El 25 de marzo de este año el fiscal de Cámaras Guillermo Camporini ingresó presuroso a la sede del Espacio Cultural Universitario (ECU), en el antiguo edificio del Banco Nación (San Martín entre Santa Fe y Córdoba). Cuarenta y ocho horas antes se había desbaratado un plan para asesinarlo, al igual que al juez Juan Carlos Vienna. Por esos días, ambos funcionarios judiciales eran las caras más visibles de las investigaciones que buscaban desarticular la banda narcocriminal de Los Monos.
Camporini había recibido esa mañana la solidaridad de sus pares, y por la tarde se disponía a escuchar en el ECU al procurador general de la Corte, Jorge Barraguirre, en el marco de una jornada sobre seguridad que impulsaba un sector del radicalismo.
Se sentó en la primera fila y a su izquierda una silla vacía lo separó del juez de la Corte Suprema provincial, Daniel Erbeta.
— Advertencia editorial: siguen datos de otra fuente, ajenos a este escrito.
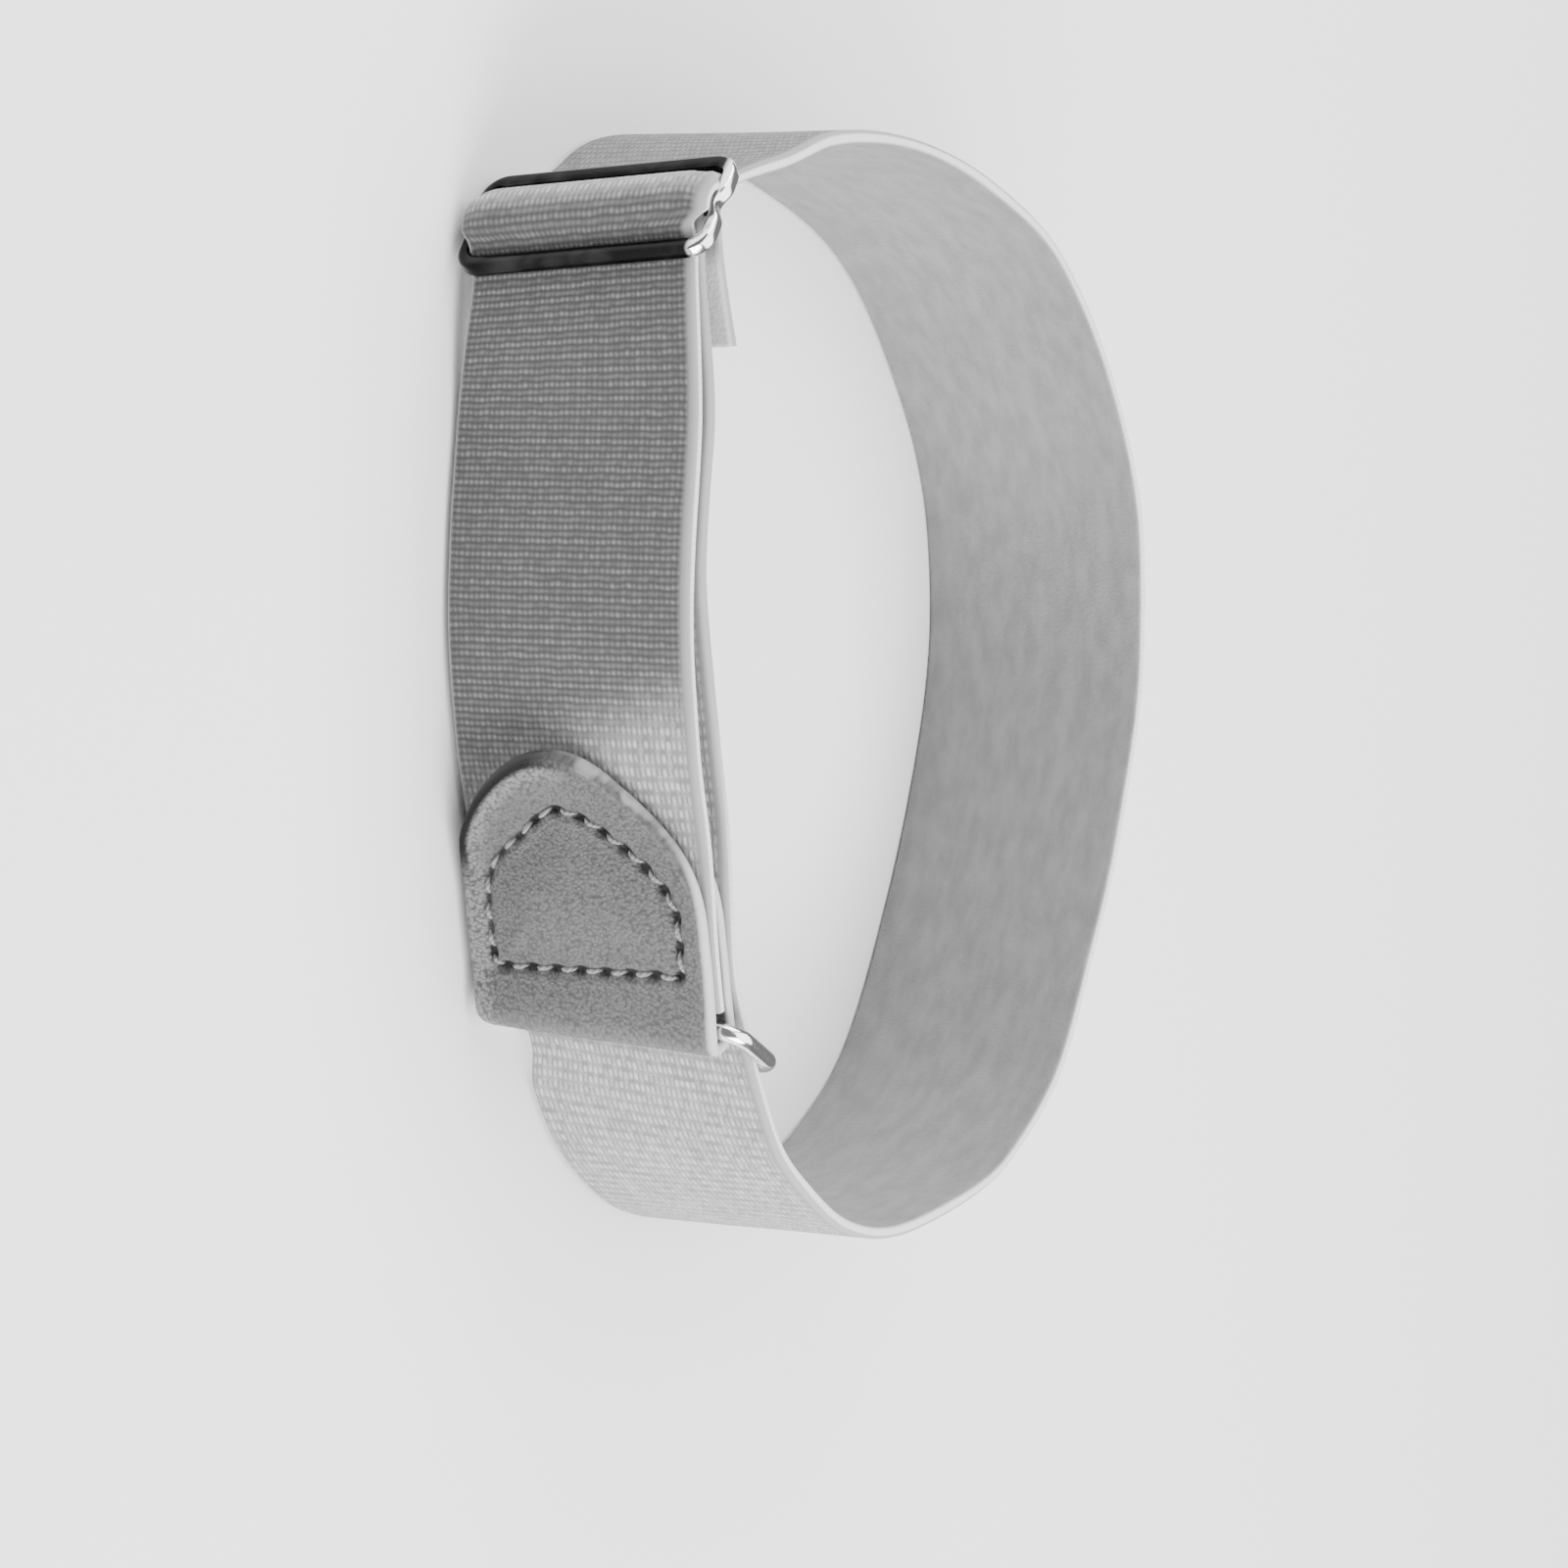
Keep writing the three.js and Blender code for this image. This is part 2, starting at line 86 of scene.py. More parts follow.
HELD_CLEARANCE = 0.15
PRESSED_REACH = 6.0
PRESSED_FADE = 6.0
HUMP_SAG = 0.5
HUMP_SPARE = 0.35
HUMP_CURL = 1.0
HUMP_CURL_REACH = 1.1
HUMP_SPILL = 1.1
HUMP_FREE = (1.0, 2.2)
LEAN_REACH = 6.4
LEAN_FADE = 14.0
SLOT_REACH = 1.7
SLIDER_FADE = 16.0
WIRE_REACH = 1.0
RING_FADE = 6.0
TAB_FADE = 16.0

# Places in plan, as shares of half the loop's length and half its depth
SLIDER_PLACE = (-0.788, -0.942)
RING_BAR_PLACE = (0.594, -0.79)
OUTER_RUN = [
    (0.443, -0.837), (0.282, -0.877), (0.126, -0.934), (-0.039, -0.975), (-0.232, -0.985),
    (-0.425, -0.979), (-0.58, -0.981),
]
ROUND_THE_ARM = [
    (-0.893, -0.712), (-0.966, -0.524), (-1.0, -0.194), (-0.968, 0.14), (-0.891, 0.44),
    (-0.794, 0.612), (-0.655, 0.764), (-0.51, 0.888), (-0.357, 0.964), (-0.12, 1.0),
    (0.115, 0.962), (0.427, 0.846), (0.733, 0.668), (0.878, 0.468), (0.943, 0.298),
    (1.0, -0.06), (0.981, -0.242), (0.935, -0.37), (0.834, -0.53),
]

# The stance of the solids: leant back by this angle, then moved on to the floor
STANCE_TILT = math.radians(-0.28395)
STANCE_SHIFT = np.array([0.0001, 0.6522, 0.2566])

# The tab's arched outline: up from the ring's bar, and height across the strip
TAB_ARCH = [
    (0.0, 0.35), (5.0, 0.2), (10.0, 0.15), (14.5, 0.15), (17.2, 0.6), (19.9, 2.0), (22.1, 3.8),
    (23.9, 6.0), (25.1, 8.4), (25.5, 10.8), (25.1, 13.0), (24.0, 15.0), (22.3, 17.2), (20.4, 19.3),
    (18.4, 21.2), (15.0, 23.5), (11.5, 24.7), (7.0, 25.0), (0.0, 24.9),
]

# The seam's line in the same measures, between its two square corners
SEAM_ARCH = [
    (4.1, 2.65), (7.8, 2.6), (11.2, 2.6), (13.7, 3.2), (15.5, 4.5), (17.2, 6.6), (18.9, 8.5),
    (19.8, 10.3), (19.5, 12.0), (18.8, 13.8), (17.1, 16.2), (15.4, 18.4), (13.6, 20.3),
    (11.5, 21.8), (9.4, 22.2), (5.4, 22.0),
]
STITCH_PITCH = 2.6
THREAD_RADIUS = 0.24
THREAD_SLANT = 0.1
THREAD_SUNK = 0.66
THREAD_BOW = 0.56
HOLE_LENGTH = 1.7
HOLE_WIDTH = 0.95
HOLE_DEPTH = 0.65
HOLE_SHALLOWER = 0.3
SEAM_DEPTH = 0.14
SEAM_WIDTH = 0.45
WELT_HEIGHT = 0.07
WELT_PLACE = 0.9
WELT_WIDTH = 0.4
PAD_HEIGHT = 1.0
PAD_REACH = 3.8
MARGIN_HEIGHT = 1.0
MARGIN_LOWER = 0.45
MARGIN_REACH = 2.4
CUT_ROUNDING = 0.5
SKIVED_EDGE = 1.5
FLAP_LIFT = 0.9
FLAP_LIFT_REACH = 4.4
INNER_FORM = 0.3
FOLD_CORNERS = (1.9, 0.5)

# Weave of the elastic's outer face
ROW_PAIR = 1.27
DOT_PITCH = 0.56
ROW_RELIEF = 0.04
SELVEDGE = 1.0
FACE_WAVE = 0.05

# Waves of the strip's edges: depth, length and start
EDGE_WAVES = ((0.07, 7.3, 0.4), (0.05, 3.1, 1.7))

# Where the rows stand open, in millimetres or as shares of the way round
OPEN_ABOVE_TAB = (14, 24)
OPEN_SOONER_HIGH = 10
OPEN_ROUND_ARM = 0.4
OPEN_BELOW_RING = (0.72, 0.86)
OPEN_ON_HUMP = (-2.4, 0.2)
CLOSED_PAST_RUN = 7

# Grey levels, in pairs where one blends into the other
ROW_GROUND = (0.047, 0.065)
YARN = (0.13, 0.21)
OPEN_YARN = (0.31, 0.5)
PLAIN_EDGE = (0.32, 0.16)
BRUSHED_BACK = (0.19, 0.25)
TAIL_BACK = 0.6
# Painted light and shade on the rims: pale on the outer run's upper rim, which faces the lamps,
# greyer on the inner run's rim and darker on the far lower rim, both painted shade
LIT_AND_SHADED_RIM = (0.7, 0.31)
RIM_TICKS = 0.3
PAINTED_SHADE_LOW_RIM = 0.24
SKIN = (0.104, 0.152)
# Painted light: the far margin paler, as where it tilts towards the lamps above
PAINTED_MARGIN_LIGHT = 0.26
PEBBLE_GAPS = 0.062
# Painted shadow: the skived far edge of the tab, dark as the shade in the gap under its lifted flap
PAINTED_GAP_SHADOW = (0.05, 0.016)
# Painted shade in the needle holes and seam channel, where the leather is pressed in
PAINTED_HOLE_SHADE = 0.035
CUT_LEATHER = (0.5, 0.3)
SEWING_THREAD = (0.16, 0.28)
METAL = 0.92
# Painted dark reflection: the slider's base colour near black, standing in for the dark
# surroundings its flat bars mirror
PAINTED_DARK_REFLECTION = 0.008

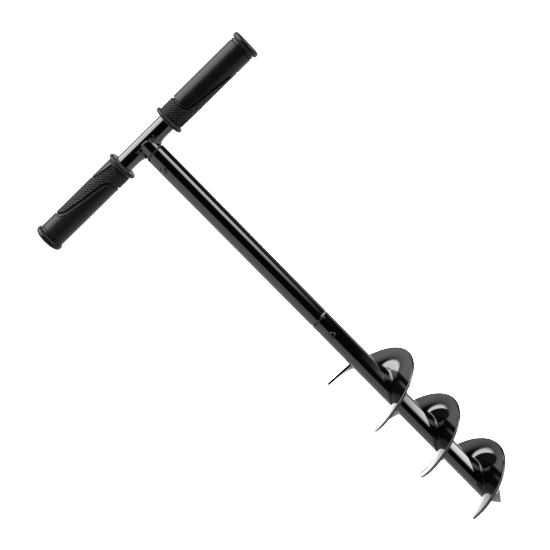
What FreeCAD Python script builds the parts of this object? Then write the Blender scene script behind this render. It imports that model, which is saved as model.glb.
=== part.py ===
import FreeCAD, Part
import math
import os

# A hand-turned auger: a T-handle with moulded rubber grips, a plain extension tube and an auger
# tube with a three-turn flight and a pointed pilot. The three sections plug into each other and
# each plug is held by a sprung snap button. Sizes are in millimetres. The point of the pilot is
# the origin, +Z runs up the shaft and X runs along the handlebar.

# ---- driving sizes ----
SHAFT_DIAMETER = 25.4
SHAFT_WALL = 1.5
AUGER_TUBE_BOTTOM = 18.0
AUGER_TUBE_TOP = 326.0
EXTENSION_TOP = 600.0
NECK_LENGTH = 45.0
NECK_CLEARANCE = 0.3
EXTENSION_SHOULDER_GAP = 0.9
EXTENSION_SHOULDER_DEPTH = 1.7
EXTENSION_SHOULDER_LENGTH = 3.6
STEM_SHOULDER_GAP = 0.35
STEM_SHOULDER_DEPTH = 1.2
STEM_SHOULDER_LENGTH = 1.2
RIM_BEVEL = 0.9

BAR_DIAMETER = 22.2
BAR_WALL = 1.5
STEM_SHOWING = 3.0
HANDLE_LENGTH = 323.0
BARE_MIDDLE = 70.0
GRIP_END_THICKNESS = 4.0
GRIP_FIT = 0.05
GRIP_BODY_RADIUS = 16.0
GRIP_FLANGE_RADIUS = 19.0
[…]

La sorpresa llegó unos 40 minutos después.
Un hombre enfundado en un mameluco de trabajo, visiblemente desaliñado y comiendo una bolsa de papas fritas cruzó todo el auditorio y se ubicó al lado del fiscal que habían planeado asesinar.
Nadie lo detuvo. Es más, hasta intercambió algunos conceptos con el ministro de la Corte y el fiscal ante la inevitable incomodidad de quienes estaban presentes en la conferencia.
¿Quién era ese enigmático personaje? El mismo que desde hace años tiene a maltraer al director del Centro Roberto Fontanarrosa, Rafael Ielpi, rompiendo los ventanales del espacio cultural emblemático por excelencia de Rosario, en el corazón de la plaza Montenegro.
Vive en la calle, duerme en la plaza, dicen que padece alguna alteración psicológica, que supo tener mucho dinero y que cayó en la pobreza extrema. Tiene ataques de ira y se ensaña contra los ventanales. Ilepi lo denunció varias veces. Sólo esta semana, después de que el concesionario del bar situado al lado del centro Cultural Roberto Fontanarrosa cerrara sus puertas cansado de la inseguridad y tras llegar al colmo de que apuñalaran a una clienta en el baño, tanto él como la familia que también vive en la plaza desde hace años fueron observados por algún funcionario y los retiraron de allí.
Después de años de denuncias y quejas de los vecinos, el Estado tomó nota de que debían darles alguna contención a quienes generaban disturbios en noches de drogas y alcohol. Claro que hubo que llegar hasta el extremo de que en un bar concesionado por el municipio, un martes a las cinco de la tarde, una mujer fuera apuñalada en un intento de robo. San Luis y San Martín, a metros de la garita policial reconvertida hoy en monumento al abandono.
Mientras tanto, los rosarinos debieron padecer esta semana un intempestivo paro de taxistas que sorprendió por la virulencia y el cariz político de las declaraciones de quienes lo impulsaron.
Se entiende el malestar de los tacheros que deben trabajar de noche en calles donde los patrulleros escasean y la violencia crece, pero nada justifica llevar la protesta a la puerta de la casa de un funcionario.
Genera sospecha que se haya pedido con vehemencia la renuncia del ministro de Seguridad desde un sector con estrechos vínculos con el sindicato policial no reconocido Apropol. El mismo que hace un año fogoneó el insólito paro de uniformados que dejó a la sociedad desprotegida. Parece que estos personajes siguen inquietos.
Eso sí, la semana que se va terminó con una noticia trascendente. Finalmente, después de idas y vueltas el tradicional Carlito (sándwich de jamón y queso con Ketchup) fue declarado patrimonio cultural y gastronómico de la ciudad por el Concejo. Ahora sí todo será distinto. Es que como reza el programa que por estas horas impulsa la intendencia: "Todo empieza un día".